Antoine, l’un des plus anciens résidents, a commencé par louer en 2003, quand il était étudiant. Quand le propriétaire de la courée a décidé de tout vendre, il a racheté sa maison, dans les 50 000 euros, pour un 50 m2. Et bien sûr 1/28e de la cour, propriété et jouissance de tous. Maintenant, il y vit avec sa compagne et sa petite fille, deux ans et demi, yeux très bleus et joues rouges, comme dans les livres d’images. « L’ancien propriétaire avait acheté l’ensemble lorsqu’il était en école de médecine », se rappelle-t-il. Dans les années 1980, quand les courées n’étaient pas aux normes et ne valaient plus grand-chose. Il a rénové, installé les toilettes dans les domiciles, abattu les sanitaires communs au milieu de la cour, les a remplacés par des arbres, des robiniers, sous lesquels on boit le café aujourd’hui.

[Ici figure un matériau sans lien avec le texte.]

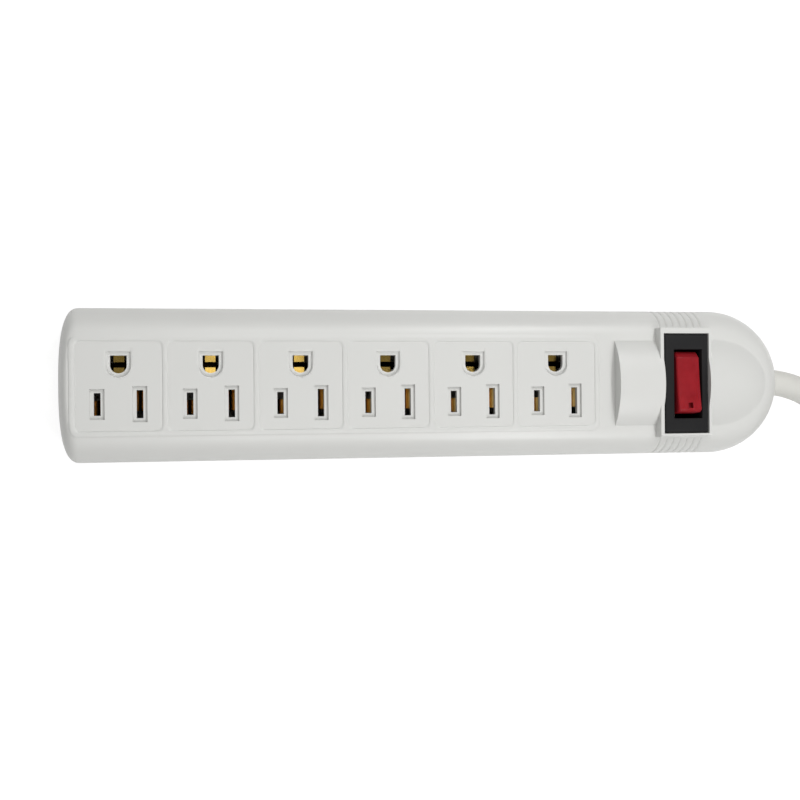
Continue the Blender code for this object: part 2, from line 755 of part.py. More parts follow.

Les courées ont toujours été un placement immobilier. Leur nombre a explosé au XIXe siècle, pour une population ouvrière obligée de se loger au plus près des manufactures textiles : 120 courées en 1820, 882 en 1911, et dans le même temps, Lille passe de 64 000 à 217 000 habitants, en plein boum de la révolution industrielle. « Il y avait une grande pénurie de foncier, rappelle Philippe Guignet. La petite bourgeoisie – boutiquiers, cabaretiers, agriculteurs – a construit des demeures de fortune à l’arrière des maisons, sur leurs jardins. C’était une spéculation immobilière éhontée. » Hygiène déplorable, mauvaise évacuation des eaux usées, les épidémies de choléra s’y complaisaient.

Aujourd’hui, une maison de courée rénovée peut se vendre jusqu’à 150 000 euros, avec la flambée des prix de l’immobilier à Lille. « La courée s’est boboïsée », remarque Pascal, le mari d’Anne. Avec une homogénéité sociale, travailleurs sociaux, enseignants, artistes, et plus aucun ouvrier.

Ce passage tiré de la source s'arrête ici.